Bruce Antognoni Named Florida Hunter Safety Instructor of the Year

   06.13.13

Bruce Antognoni Named Florida Hunter Safety Instructor of the Year

The Florida Fish and Wildlife Conservation Commission (FWC) at its meeting in Lakeland June 13 named Bruce Antognoni of White Springs its 2012 “Volunteer Hunter Safety Instructor of the Year,” an award given annually to the volunteer who significantly advances the cause of safe hunting through extraordinary service in training and education.

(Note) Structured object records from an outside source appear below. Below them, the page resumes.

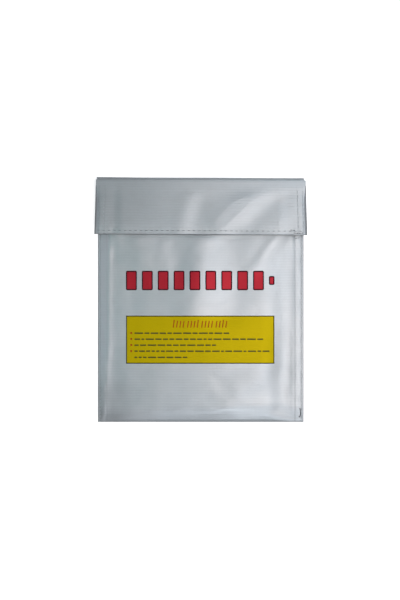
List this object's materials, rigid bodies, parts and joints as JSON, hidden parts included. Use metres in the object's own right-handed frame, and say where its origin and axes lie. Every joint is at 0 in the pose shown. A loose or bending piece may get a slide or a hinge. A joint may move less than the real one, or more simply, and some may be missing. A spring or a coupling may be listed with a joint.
{
  "type": "battery charging sack",
  "caption": "Flat sack of silver coated glass-fibre cloth, sewn down both sides, with a fold-over flap on hook and loop tape, that holds a battery pack while it charges.",
  "frame": {"origin": "middle of the sack's outline, on the surface that its back lies on", "axes": "+X across the width, to the right in the picture of the front; +Y from the bottom fold towards the flap's fold; +Z out of the printed front"},
  "size_m": [0.188, 0.217, 0.0126],
  "materials": {
    "coated_glass_cloth": "satin",
    "glass_cloth_lining": "matte",
    "hook_tape_nylon": "satin",
    "loop_tape_nylon": "matte",
    "sewing_thread": "satin",
    "print_film_red": "satin",
    "print_film_yellow": "satin"
  },
  "bodies": {
    "pouch": {"back_panel": "coated_glass_cloth", "front_panel": "coated_glass_cloth", "back_liner": "glass_cloth_lining", "front_liner": "glass_cloth_lining", "left_seam_allowance": "coated_glass_cloth", "right_seam_allowance": "coated_glass_cloth", "mouth_hem": "coated_glass_cloth", "hook_tape": "hook_tape_nylon", "gauge_print": "print_film_red", "notice_print": "print_film_yellow", "left_seam_thread": "sewing_thread", "right_seam_thread": "sewing_thread", "hook_tape_lower_thread": "sewing_thread", "hook_tape_upper_thread": "sewing_thread", "mouth_hem_thread": "sewing_thread", "right_mouth_backtack": "sewing_thread", "corner_thread_tail": "sewing_thread"},
    "flap": {"flap_panel": "coated_glass_cloth", "flap_left_hem": "coated_glass_cloth", "flap_right_hem": "coated_glass_cloth", "flap_bottom_hem": "coated_glass_cloth", "loop_tape": "loop_tape_nylon", "loop_tape_lower_thread": "sewing_thread", "loop_tape_upper_thread": "sewing_thread", "flap_left_outer_thread": "sewing_thread", "flap_left_inner_thread": "sewing_thread", "flap_right_outer_thread": "sewing_thread", "flap_right_inner_thread": "sewing_thread", "flap_bottom_thread": "sewing_thread", "flap_corner_backtack": "sewing_thread"}
  },
  "joints": [
    {"name": "flap_hinge", "type": "hinge", "parent": "pouch", "child": "flap", "pos_m": [0, 0.10905, 0.00615], "axis": [-1, 0, 0], "range_deg": [0, 180]}
  ]
}
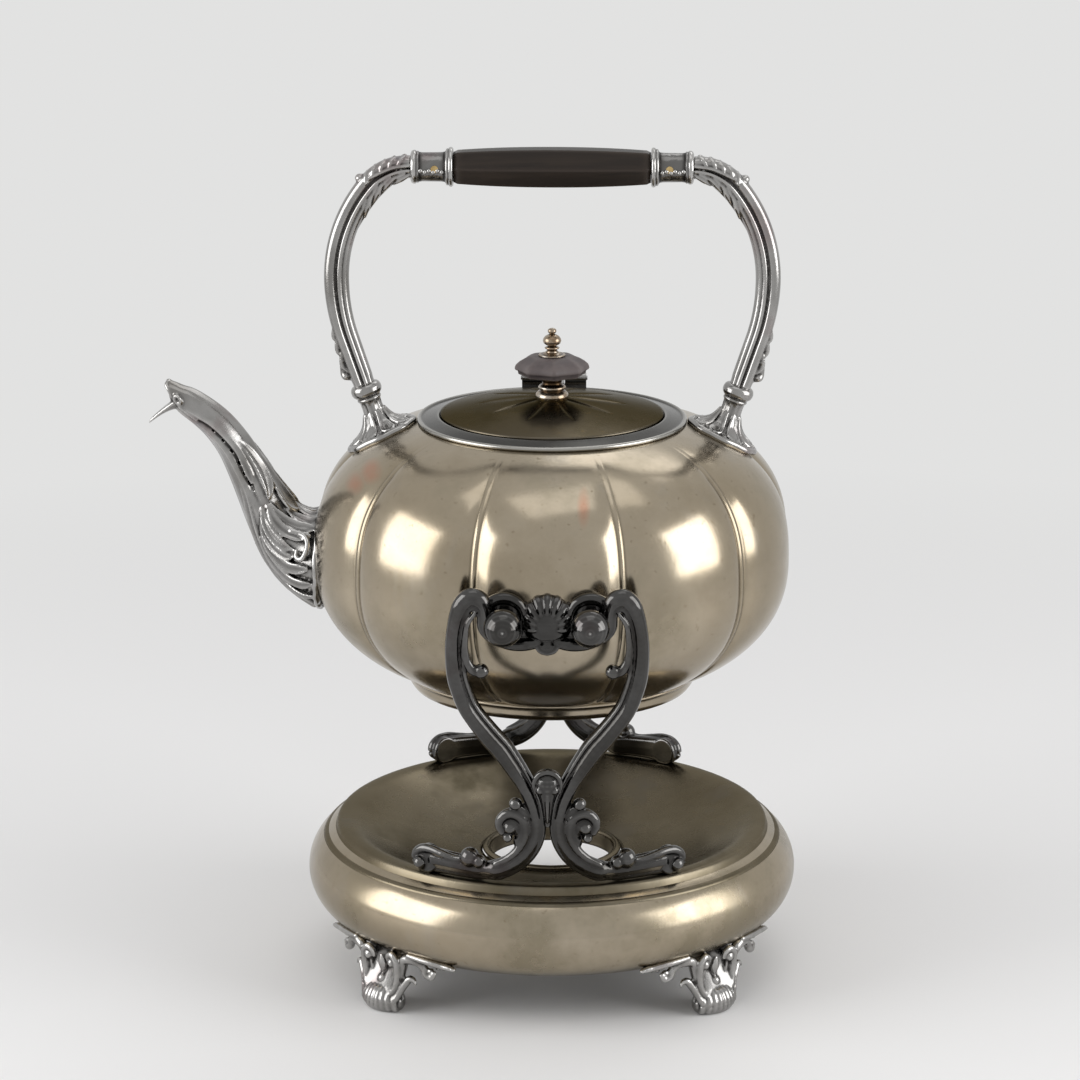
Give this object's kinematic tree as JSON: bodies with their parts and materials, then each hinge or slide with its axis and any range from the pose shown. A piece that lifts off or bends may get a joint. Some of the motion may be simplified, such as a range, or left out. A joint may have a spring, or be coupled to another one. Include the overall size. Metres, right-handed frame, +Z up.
{
  "type": "spirit kettle on stand",
  "caption": "Lobed spirit kettle with swan-neck spout, hinged lid and fixed overhead handle, hung by ball studs in the hooked arms of a footed stand with an open burner hole.",
  "frame": {"origin": "middle of the whole object's footprint box on the table, between the spout's tip and the far side of the base", "axes": "+Z up; the spout points along -X; the lid's hinge is on the +Y side; the kettle's own axis is at X = 32.25 mm"},
  "size_m": [0.2719, 0.25, 0.3486],
  "materials": {
    "warm_silver_plate": "silver plate, satin worn and slightly tarnished",
    "bright_silver_plate": "silver plate, polished castings with dark recesses",
    "gilt_silver_plate": "silver plate, polished, worn warm",
    "turned_hardwood": "dark polished hardwood",
    "ebonised_wood": "ebonised, worn satin",
    "rivet_brass": "polished",
    "plain_steel": "plain"
  },
  "bodies": {
    "stand": {"base_roll": "warm_silver_plate", "base_dish": "warm_silver_plate", "burner_collar": "warm_silver_plate", "foot_front_left": "bright_silver_plate", "foot_front_right": "bright_silver_plate", "foot_rear_right": "bright_silver_plate", "foot_rear_left": "bright_silver_plate", "arm_front_right": "bright_silver_plate", "arm_front_left": "bright_silver_plate", "arm_rear_right": "bright_silver_plate", "arm_rear_left": "bright_silver_plate", "clasp_front": "bright_silver_plate", "clasp_rear": "bright_silver_plate"},
    "pivot_studs": {"stud_front_spout_side": "bright_silver_plate", "stud_rear_spout_side": "bright_silver_plate"},
    "kettle": {"kettle_body": "warm_silver_plate", "foot_ring": "warm_silver_plate", "lid_collar": "bright_silver_plate", "spout": "bright_silver_plate", "bracket_front": "bright_silver_plate", "bracket_rear": "bright_silver_plate", "stud_front_handle_side": "bright_silver_plate", "stud_rear_handle_side": "bright_silver_plate", "handle_socket_left": "bright_silver_plate", "handle_socket_right": "bright_silver_plate", "handle_arm_left": "bright_silver_plate", "handle_arm_right": "bright_silver_plate", "handle_ferrule_left": "bright_silver_plate", "handle_ferrule_right": "bright_silver_plate", "ferrule_pin_left": "rivet_brass", "ferrule_pin_right": "rivet_brass", "grip": "turned_hardwood", "grip_rod": "plain_steel", "hinge_fixed_leaf": "bright_silver_plate", "hinge_pin": "plain_steel"},
    "lid": {"lid_dome": "warm_silver_plate", "lid_bezel": "bright_silver_plate", "hinge_lid_leaf": "bright_silver_plate", "knob_collar": "gilt_silver_plate", "knob": "ebonised_wood", "knob_washer": "gilt_silver_plate", "finial": "gilt_silver_plate", "knob_nut": "plain_steel"}
  },
  "joints": [
    {"name": "kettle_lift", "type": "slide", "parent": "stand", "child": "pivot_studs", "axis": [0, 0, 1], "range_m": [0, 0.12]},
    {"name": "kettle_tilt", "type": "hinge", "parent": "pivot_studs", "child": "kettle", "pos_m": [0.0151, 0, 0.178], "axis": [0, -1, 0], "range_deg": [0, 60]},
    {"name": "lid_hinge", "type": "hinge", "parent": "kettle", "child": "lid", "pos_m": [0.03225, 0.0515, 0.2406], "axis": [-1, 0, 0], "range_deg": [0, 100]}
  ]
}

Since 2008, Antognoni has volunteered teaching the state’s hunter safety course – required of anyone born after May 31, 1975 – who wishes to obtain a Florida hunting license to hunt unsupervised. He acts as hunter safety area coordinator for Columbia, Suwannee, Hamilton and Alachua counties. During 2012, Antognoni was the chief instructor of 17 hunter safety classes, certifying 388 students throughout the year.

One quality that makes Antognoni an asset to the program is the fact that he puts together a youth shooting-sports team that places high every year in Florida’s Youth Hunter Education Challenge. Another is his fundraising efforts to send Florida participants to the national competition in Pennsylvania. Now, he is developing an archery shooting platform at the Osceola shooting range in Lake City.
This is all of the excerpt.